§ **EXERCISE DETAILS**
Please repeat all of the listing exactly.

§ **DATASET EXCERPT**
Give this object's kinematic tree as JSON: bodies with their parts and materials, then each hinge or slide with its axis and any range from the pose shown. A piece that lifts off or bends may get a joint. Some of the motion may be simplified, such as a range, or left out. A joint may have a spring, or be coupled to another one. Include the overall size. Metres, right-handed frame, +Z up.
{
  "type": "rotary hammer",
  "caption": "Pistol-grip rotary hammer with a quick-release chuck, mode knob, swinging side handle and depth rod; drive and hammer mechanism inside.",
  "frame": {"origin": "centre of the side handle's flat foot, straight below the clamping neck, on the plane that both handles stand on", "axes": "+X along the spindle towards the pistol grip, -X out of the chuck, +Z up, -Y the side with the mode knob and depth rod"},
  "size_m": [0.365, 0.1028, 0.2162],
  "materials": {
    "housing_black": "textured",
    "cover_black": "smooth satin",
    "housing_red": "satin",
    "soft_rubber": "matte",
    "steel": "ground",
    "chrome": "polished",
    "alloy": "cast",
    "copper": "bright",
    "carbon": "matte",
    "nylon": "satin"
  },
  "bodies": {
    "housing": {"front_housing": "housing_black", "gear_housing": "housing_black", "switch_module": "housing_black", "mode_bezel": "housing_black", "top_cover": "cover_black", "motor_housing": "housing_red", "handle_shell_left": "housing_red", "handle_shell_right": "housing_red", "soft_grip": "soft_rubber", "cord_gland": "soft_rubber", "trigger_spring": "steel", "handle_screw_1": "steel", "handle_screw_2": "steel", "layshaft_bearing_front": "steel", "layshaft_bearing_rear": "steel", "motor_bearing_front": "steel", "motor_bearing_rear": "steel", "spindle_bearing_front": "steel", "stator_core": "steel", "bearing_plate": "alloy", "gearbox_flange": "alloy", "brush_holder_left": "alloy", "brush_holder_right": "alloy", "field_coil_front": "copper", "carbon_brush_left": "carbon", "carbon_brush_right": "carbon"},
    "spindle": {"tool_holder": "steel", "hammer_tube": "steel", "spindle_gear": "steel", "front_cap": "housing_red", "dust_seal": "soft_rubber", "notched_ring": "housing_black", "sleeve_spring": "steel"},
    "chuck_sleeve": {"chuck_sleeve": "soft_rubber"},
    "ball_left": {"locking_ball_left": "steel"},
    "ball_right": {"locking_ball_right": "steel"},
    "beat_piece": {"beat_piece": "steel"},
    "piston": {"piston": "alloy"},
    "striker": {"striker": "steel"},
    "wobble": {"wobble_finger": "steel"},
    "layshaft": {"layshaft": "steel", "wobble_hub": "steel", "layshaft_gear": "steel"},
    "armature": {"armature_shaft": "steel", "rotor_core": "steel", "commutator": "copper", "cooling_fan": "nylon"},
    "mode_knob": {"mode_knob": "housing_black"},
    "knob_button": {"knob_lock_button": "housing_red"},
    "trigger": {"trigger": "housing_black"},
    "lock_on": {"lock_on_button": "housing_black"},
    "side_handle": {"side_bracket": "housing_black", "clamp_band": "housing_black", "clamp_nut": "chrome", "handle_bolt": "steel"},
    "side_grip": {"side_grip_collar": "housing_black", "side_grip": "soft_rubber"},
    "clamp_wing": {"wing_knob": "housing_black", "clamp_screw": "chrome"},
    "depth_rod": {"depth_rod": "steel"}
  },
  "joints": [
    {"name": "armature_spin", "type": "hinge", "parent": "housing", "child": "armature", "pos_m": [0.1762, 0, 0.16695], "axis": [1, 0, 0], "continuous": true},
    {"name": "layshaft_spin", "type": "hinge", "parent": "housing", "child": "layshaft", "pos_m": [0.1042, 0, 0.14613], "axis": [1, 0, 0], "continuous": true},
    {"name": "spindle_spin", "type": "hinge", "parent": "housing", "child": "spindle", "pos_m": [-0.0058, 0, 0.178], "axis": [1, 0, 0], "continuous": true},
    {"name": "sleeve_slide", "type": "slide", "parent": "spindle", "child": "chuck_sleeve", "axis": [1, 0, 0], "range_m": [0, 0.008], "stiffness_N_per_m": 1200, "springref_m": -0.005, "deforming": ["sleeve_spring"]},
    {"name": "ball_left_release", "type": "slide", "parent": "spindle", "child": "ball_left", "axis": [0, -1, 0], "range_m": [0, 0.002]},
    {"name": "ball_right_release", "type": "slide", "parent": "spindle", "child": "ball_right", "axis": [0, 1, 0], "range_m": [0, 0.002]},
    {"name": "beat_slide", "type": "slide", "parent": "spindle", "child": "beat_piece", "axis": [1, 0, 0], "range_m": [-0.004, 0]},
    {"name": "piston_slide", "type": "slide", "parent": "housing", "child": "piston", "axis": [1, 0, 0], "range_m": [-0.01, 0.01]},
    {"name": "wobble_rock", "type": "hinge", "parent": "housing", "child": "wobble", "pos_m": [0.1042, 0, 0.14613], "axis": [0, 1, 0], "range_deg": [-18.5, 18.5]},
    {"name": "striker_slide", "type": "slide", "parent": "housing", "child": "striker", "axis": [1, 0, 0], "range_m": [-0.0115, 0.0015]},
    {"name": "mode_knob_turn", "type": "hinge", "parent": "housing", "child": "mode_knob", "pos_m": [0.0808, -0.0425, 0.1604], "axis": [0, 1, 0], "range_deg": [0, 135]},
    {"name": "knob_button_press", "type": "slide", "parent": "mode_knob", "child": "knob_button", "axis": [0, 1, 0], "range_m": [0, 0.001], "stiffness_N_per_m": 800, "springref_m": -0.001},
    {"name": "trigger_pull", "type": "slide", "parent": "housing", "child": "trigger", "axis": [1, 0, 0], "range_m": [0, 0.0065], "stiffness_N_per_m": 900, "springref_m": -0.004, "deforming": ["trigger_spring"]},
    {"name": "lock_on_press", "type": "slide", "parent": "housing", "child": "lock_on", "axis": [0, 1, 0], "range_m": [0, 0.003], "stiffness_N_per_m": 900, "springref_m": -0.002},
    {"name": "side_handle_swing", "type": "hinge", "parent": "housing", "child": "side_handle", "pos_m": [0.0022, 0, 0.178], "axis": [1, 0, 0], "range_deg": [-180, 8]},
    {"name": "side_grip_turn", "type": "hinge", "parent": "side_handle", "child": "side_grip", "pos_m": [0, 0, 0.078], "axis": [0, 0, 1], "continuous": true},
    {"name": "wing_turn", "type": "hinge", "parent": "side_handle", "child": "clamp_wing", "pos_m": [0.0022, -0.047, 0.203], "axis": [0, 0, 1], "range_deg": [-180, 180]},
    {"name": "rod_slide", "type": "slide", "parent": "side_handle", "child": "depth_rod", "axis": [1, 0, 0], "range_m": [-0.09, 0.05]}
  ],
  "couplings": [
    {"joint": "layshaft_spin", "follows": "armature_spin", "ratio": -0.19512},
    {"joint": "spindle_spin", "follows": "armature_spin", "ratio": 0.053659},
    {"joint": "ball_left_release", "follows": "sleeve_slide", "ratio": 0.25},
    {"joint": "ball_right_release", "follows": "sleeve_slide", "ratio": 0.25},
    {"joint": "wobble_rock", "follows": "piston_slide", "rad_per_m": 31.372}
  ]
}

§ **SOLUTION**
Give this object's kinematic tree as JSON: bodies with their parts and materials, then each hinge or slide with its axis and any range from the pose shown. A piece that lifts off or bends may get a joint. Some of the motion may be simplified, such as a range, or left out. A joint may have a spring, or be coupled to another one. Include the overall size. Metres, right-handed frame, +Z up.
{
  "type": "rotary hammer",
  "caption": "Pistol-grip rotary hammer with a quick-release chuck, mode knob, swinging side handle and depth rod; drive and hammer mechanism inside.",
  "frame": {"origin": "centre of the side handle's flat foot, straight below the clamping neck, on the plane that both handles stand on", "axes": "+X along the spindle towards the pistol grip, -X out of the chuck, +Z up, -Y the side with the mode knob and depth rod"},
  "size_m": [0.365, 0.1028, 0.2162],
  "materials": {
    "housing_black": "textured",
    "cover_black": "smooth satin",
    "housing_red": "satin",
    "soft_rubber": "matte",
    "steel": "ground",
    "chrome": "polished",
    "alloy": "cast",
    "copper": "bright",
    "carbon": "matte",
    "nylon": "satin"
  },
  "bodies": {
    "housing": {"front_housing": "housing_black", "gear_housing": "housing_black", "switch_module": "housing_black", "mode_bezel": "housing_black", "top_cover": "cover_black", "motor_housing": "housing_red", "handle_shell_left": "housing_red", "handle_shell_right": "housing_red", "soft_grip": "soft_rubber", "cord_gland": "soft_rubber", "trigger_spring": "steel", "handle_screw_1": "steel", "handle_screw_2": "steel", "layshaft_bearing_front": "steel", "layshaft_bearing_rear": "steel", "motor_bearing_front": "steel", "motor_bearing_rear": "steel", "spindle_bearing_front": "steel", "stator_core": "steel", "bearing_plate": "alloy", "gearbox_flange": "alloy", "brush_holder_left": "alloy", "brush_holder_right": "alloy", "field_coil_front": "copper", "carbon_brush_left": "carbon", "carbon_brush_right": "carbon"},
    "spindle": {"tool_holder": "steel", "hammer_tube": "steel", "spindle_gear": "steel", "front_cap": "housing_red", "dust_seal": "soft_rubber", "notched_ring": "housing_black", "sleeve_spring": "steel"},
    "chuck_sleeve": {"chuck_sleeve": "soft_rubber"},
    "ball_left": {"locking_ball_left": "steel"},
    "ball_right": {"locking_ball_right": "steel"},
    "beat_piece": {"beat_piece": "steel"},
    "piston": {"piston": "alloy"},
    "striker": {"striker": "steel"},
    "wobble": {"wobble_finger": "steel"},
    "layshaft": {"layshaft": "steel", "wobble_hub": "steel", "layshaft_gear": "steel"},
    "armature": {"armature_shaft": "steel", "rotor_core": "steel", "commutator": "copper", "cooling_fan": "nylon"},
    "mode_knob": {"mode_knob": "housing_black"},
    "knob_button": {"knob_lock_button": "housing_red"},
    "trigger": {"trigger": "housing_black"},
    "lock_on": {"lock_on_button": "housing_black"},
    "side_handle": {"side_bracket": "housing_black", "clamp_band": "housing_black", "clamp_nut": "chrome", "handle_bolt": "steel"},
    "side_grip": {"side_grip_collar": "housing_black", "side_grip": "soft_rubber"},
    "clamp_wing": {"wing_knob": "housing_black", "clamp_screw": "chrome"},
    "depth_rod": {"depth_rod": "steel"}
  },
  "joints": [
    {"name": "armature_spin", "type": "hinge", "parent": "housing", "child": "armature", "pos_m": [0.1762, 0, 0.16695], "axis": [1, 0, 0], "continuous": true},
    {"name": "layshaft_spin", "type": "hinge", "parent": "housing", "child": "layshaft", "pos_m": [0.1042, 0, 0.14613], "axis": [1, 0, 0], "continuous": true},
    {"name": "spindle_spin", "type": "hinge", "parent": "housing", "child": "spindle", "pos_m": [-0.0058, 0, 0.178], "axis": [1, 0, 0], "continuous": true},
    {"name": "sleeve_slide", "type": "slide", "parent": "spindle", "child": "chuck_sleeve", "axis": [1, 0, 0], "range_m": [0, 0.008], "stiffness_N_per_m": 1200, "springref_m": -0.005, "deforming": ["sleeve_spring"]},
    {"name": "ball_left_release", "type": "slide", "parent": "spindle", "child": "ball_left", "axis": [0, -1, 0], "range_m": [0, 0.002]},
    {"name": "ball_right_release", "type": "slide", "parent": "spindle", "child": "ball_right", "axis": [0, 1, 0], "range_m": [0, 0.002]},
    {"name": "beat_slide", "type": "slide", "parent": "spindle", "child": "beat_piece", "axis": [1, 0, 0], "range_m": [-0.004, 0]},
    {"name": "piston_slide", "type": "slide", "parent": "housing", "child": "piston", "axis": [1, 0, 0], "range_m": [-0.01, 0.01]},
    {"name": "wobble_rock", "type": "hinge", "parent": "housing", "child": "wobble", "pos_m": [0.1042, 0, 0.14613], "axis": [0, 1, 0], "range_deg": [-18.5, 18.5]},
    {"name": "striker_slide", "type": "slide", "parent": "housing", "child": "striker", "axis": [1, 0, 0], "range_m": [-0.0115, 0.0015]},
    {"name": "mode_knob_turn", "type": "hinge", "parent": "housing", "child": "mode_knob", "pos_m": [0.0808, -0.0425, 0.1604], "axis": [0, 1, 0], "range_deg": [0, 135]},
    {"name": "knob_button_press", "type": "slide", "parent": "mode_knob", "child": "knob_button", "axis": [0, 1, 0], "range_m": [0, 0.001], "stiffness_N_per_m": 800, "springref_m": -0.001},
    {"name": "trigger_pull", "type": "slide", "parent": "housing", "child": "trigger", "axis": [1, 0, 0], "range_m": [0, 0.0065], "stiffness_N_per_m": 900, "springref_m": -0.004, "deforming": ["trigger_spring"]},
    {"name": "lock_on_press", "type": "slide", "parent": "housing", "child": "lock_on", "axis": [0, 1, 0], "range_m": [0, 0.003], "stiffness_N_per_m": 900, "springref_m": -0.002},
    {"name": "side_handle_swing", "type": "hinge", "parent": "housing", "child": "side_handle", "pos_m": [0.0022, 0, 0.178], "axis": [1, 0, 0], "range_deg": [-180, 8]},
    {"name": "side_grip_turn", "type": "hinge", "parent": "side_handle", "child": "side_grip", "pos_m": [0, 0, 0.078], "axis": [0, 0, 1], "continuous": true},
    {"name": "wing_turn", "type": "hinge", "parent": "side_handle", "child": "clamp_wing", "pos_m": [0.0022, -0.047, 0.203], "axis": [0, 0, 1], "range_deg": [-180, 180]},
    {"name": "rod_slide", "type": "slide", "parent": "side_handle", "child": "depth_rod", "axis": [1, 0, 0], "range_m": [-0.09, 0.05]}
  ],
  "couplings": [
    {"joint": "layshaft_spin", "follows": "armature_spin", "ratio": -0.19512},
    {"joint": "spindle_spin", "follows": "armature_spin", "ratio": 0.053659},
    {"joint": "ball_left_release", "follows": "sleeve_slide", "ratio": 0.25},
    {"joint": "ball_right_release", "follows": "sleeve_slide", "ratio": 0.25},
    {"joint": "wobble_rock", "follows": "piston_slide", "rad_per_m": 31.372}
  ]
}